The Linux Laptop designed by Negroponte at MIT may be the most important piece of technology designed by Western civilization in the 21st century. Capable of doing mesh networking and running Linux, it will provide a new baseline of portable computing never seen before. Besides usage in education, it also promises a level of computer power and connectivity unseen in the rest of the developing world. It will be perfect for public safety and emergency use alone.
It is one of the tools needed now down in the dual hurricane strike zone in the US SOUTH.
It can work as an multimedia access point, etc. It may end up creating a new market for powerful lowend power computing. Companies at first wont sell this in the US, but I see these selling in Walmart within 2 quarters.
Some of you are worried about a new generation of script kiddies. I see a generation will be be raised on the contents and access of Google and Wikipedia. Students in the US will need this just to keep up with the rest of the world.
This product may single handedly turn the computing market upside down and make some giants out of molehills and kill or seriously maim Microsoft in the world market.

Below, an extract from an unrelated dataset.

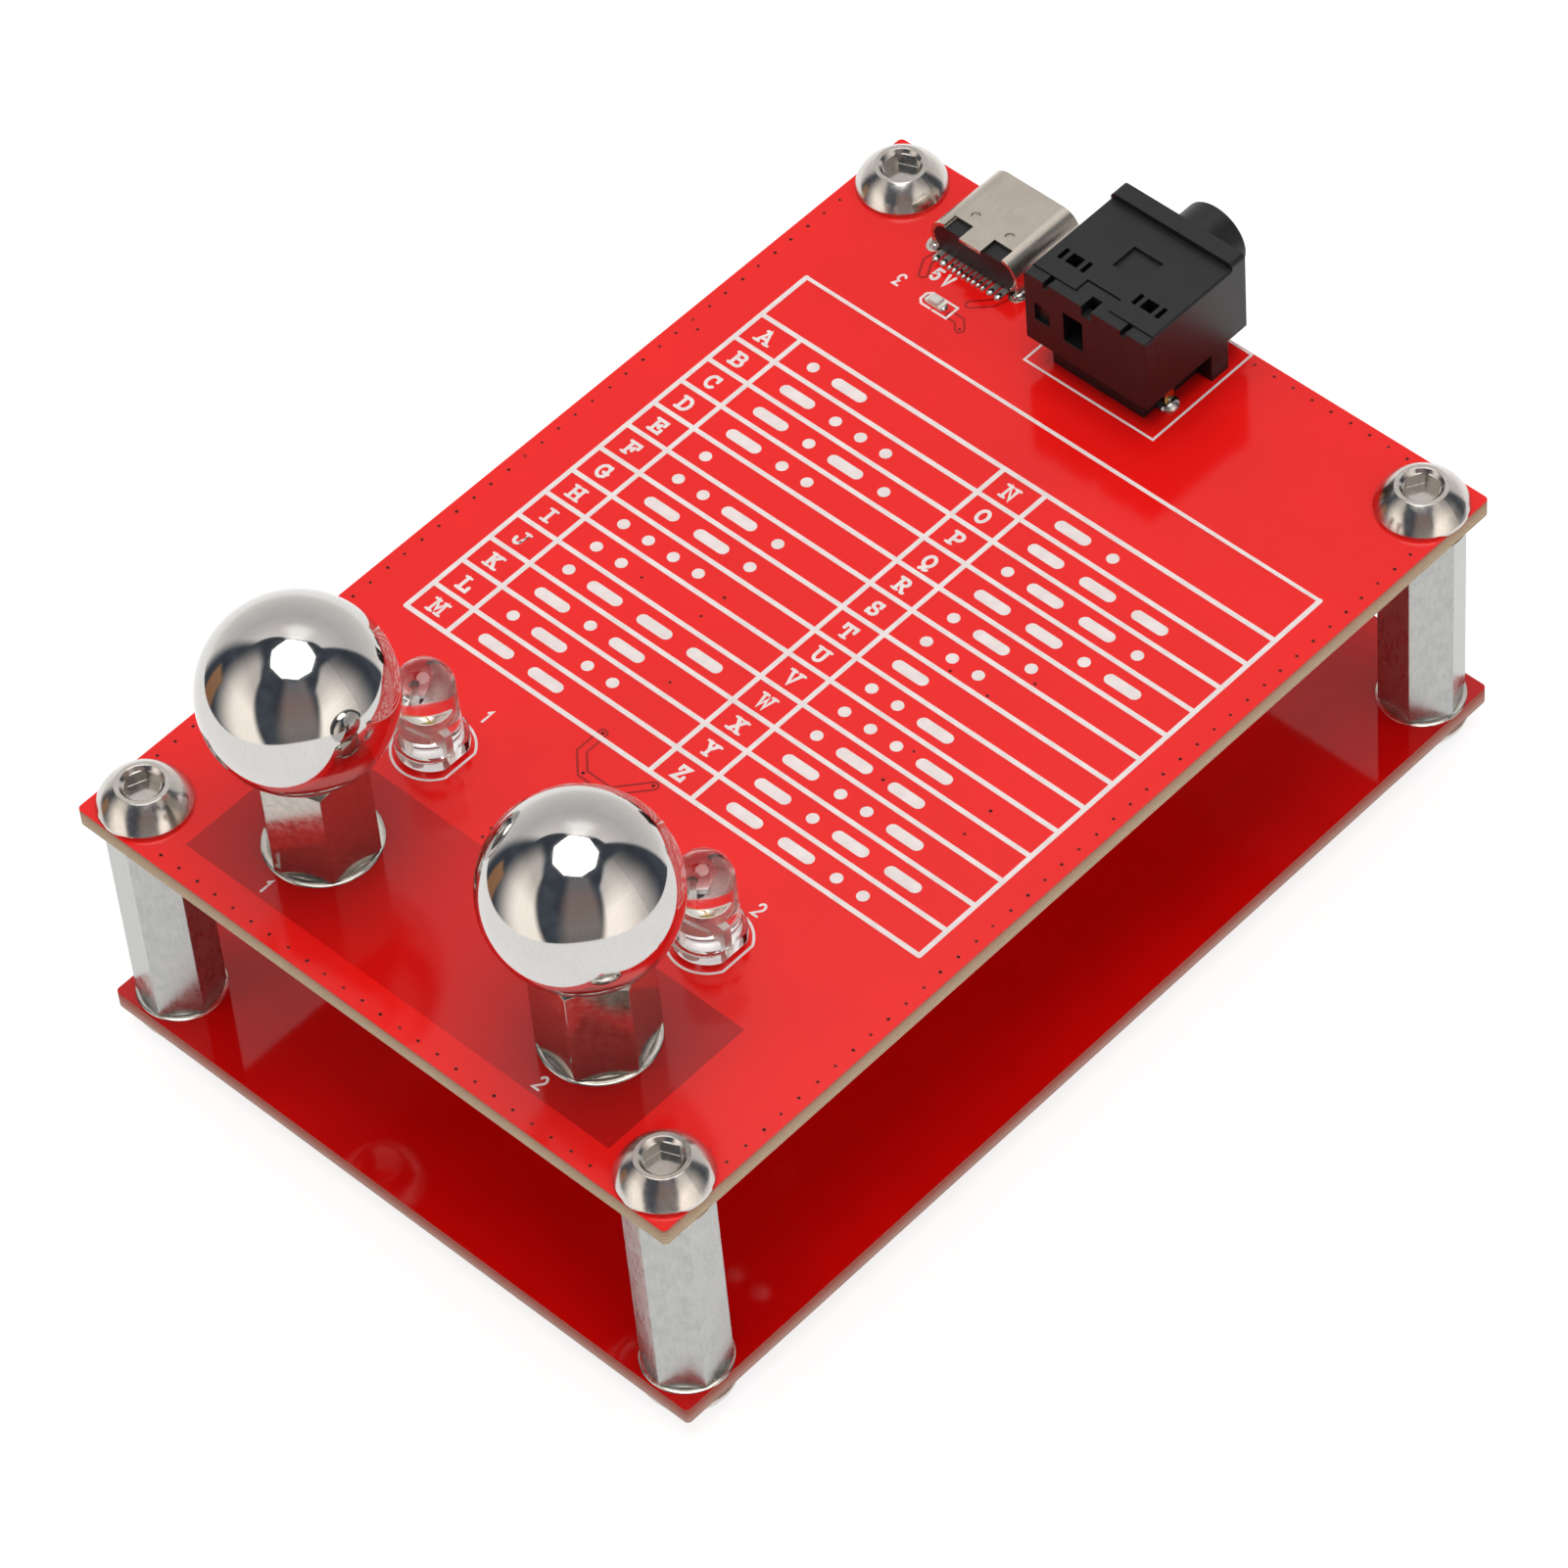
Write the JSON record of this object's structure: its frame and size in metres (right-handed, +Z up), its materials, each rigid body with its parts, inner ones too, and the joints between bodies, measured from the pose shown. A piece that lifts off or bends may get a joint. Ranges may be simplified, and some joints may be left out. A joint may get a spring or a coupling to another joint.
{
  "type": "automatic telegraph key",
  "caption": "Touch-sensing automatic telegraph key: stacked circuit boards on hex pillars, steel touch balls on posts, clear lamps, and power and key sockets at the rear edge.",
  "frame": {"origin": "centre of the bounding box in X and Y, on the plane that the lower screw heads stand on", "axes": "+X to the operator's right, +Y from the touch balls to the sockets, +Z up"},
  "size_m": [0.0604, 0.0936, 0.0493],
  "materials": {
    "red_board": "glossy red solder mask on glass-fibre board",
    "zinc": "zinc plated, slightly rough",
    "steel": "bright turned steel",
    "polished": "mirror polish",
    "clear_resin": "water-clear epoxy",
    "tinned": "tinned steel",
    "die": "lamp die",
    "lamp_base": "pale laminate",
    "lamp_resin": "clear moulded resin",
    "shell_metal": "satin nickel plating",
    "black_plastic": "matt black moulding",
    "plated_contact": "plated spring bronze",
    "resistor": "glazed black",
    "capacitor": "fired tan",
    "solder": "bright solder"
  },
  "bodies": {
    "key": {"top_board": "red_board", "bottom_board": "red_board", "front_left_pillar": "zinc", "front_right_pillar": "zinc", "rear_left_pillar": "zinc", "rear_right_pillar": "zinc", "left_touch_post": "zinc", "right_touch_post": "zinc", "top_screws": "steel", "bottom_screws": "steel", "post_screws": "steel", "left_ball_stud": "steel", "right_ball_stud": "steel", "left_touch_ball": "polished", "right_touch_ball": "polished", "left_lamp_lens": "clear_resin", "right_lamp_lens": "clear_resin", "left_lamp_leads": "tinned", "right_lamp_leads": "tinned", "chip_legs": "tinned", "lamp_dies": "die", "power_lamp_base": "lamp_base", "power_lamp_lens": "lamp_resin", "usb_shell": "shell_metal", "usb_insulator": "black_plastic", "jack_housing": "black_plastic", "jack_base": "black_plastic", "touch_chips": "black_plastic", "switch_chips": "black_plastic", "usb_contacts": "plated_contact", "tip_terminal": "plated_contact", "ring_terminal": "plated_contact", "sleeve_terminal": "plated_contact", "resistors": "resistor", "capacitors": "capacitor", "solder_joints": "solder"},
    "tip_leaf": {"tip_leaf": "plated_contact"},
    "ring_leaf": {"ring_leaf": "plated_contact"},
    "sleeve_leaf": {"sleeve_leaf": "plated_contact"}
  },
  "joints": [
    {"name": "tip_leaf_flex", "type": "hinge", "parent": "key", "child": "tip_leaf", "pos_m": [0.00466, 0.0388, 0.0314], "axis": [0, 0, 1], "range_deg": [0, 6], "stiffness_Nm_per_rad": 0.01},
    {"name": "ring_leaf_flex", "type": "hinge", "parent": "key", "child": "ring_leaf", "pos_m": [-0.00466, 0.0336, 0.0314], "axis": [0, 0, 1], "range_deg": [0, 6], "stiffness_Nm_per_rad": 0.01},
    {"name": "sleeve_leaf_flex", "type": "hinge", "parent": "key", "child": "sleeve_leaf", "pos_m": [0, 0.0364, 0.02887], "axis": [-1, 0, 0], "range_deg": [0, 7], "stiffness_Nm_per_rad": 0.01}
  ]
}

Let the maiming begin. Go Negroponte go.
Adam sans the handcrank on my laptop.
-----Original Message-----
From: Sid Boyce
At 07:48 AM 30/09/2005, Sid Boyce wrote:
B. Stia wrote:
Hello SuSE folk, Since this is an international list I thought many of you would not see this. I thought it is important for you to know. It was a newspaper article in the St. Petersburg Fl. Times. MIT (Massachusetts Institute of Technology) has developed a very innovative and rugged $100 dollar laptop for children which is to be mass produced and runs Linux. Within a year 5 to 15 million will be produced for children in Brazil, China, Egypt, Thailand, and South Africa. Within a few years 100 to 150 million will be made and distributed to children all over the world. The State of Massachusettts will purchase 500,000 next year to distribute to their school children. To see the entire article visit the folowing URL. http://www.sptimes.com/2005/09/29/Worldandnation/Goal__100_laptop_for_.shtml
IMAGINE !!!! 100 million kids learning to use Linux !! Bob S.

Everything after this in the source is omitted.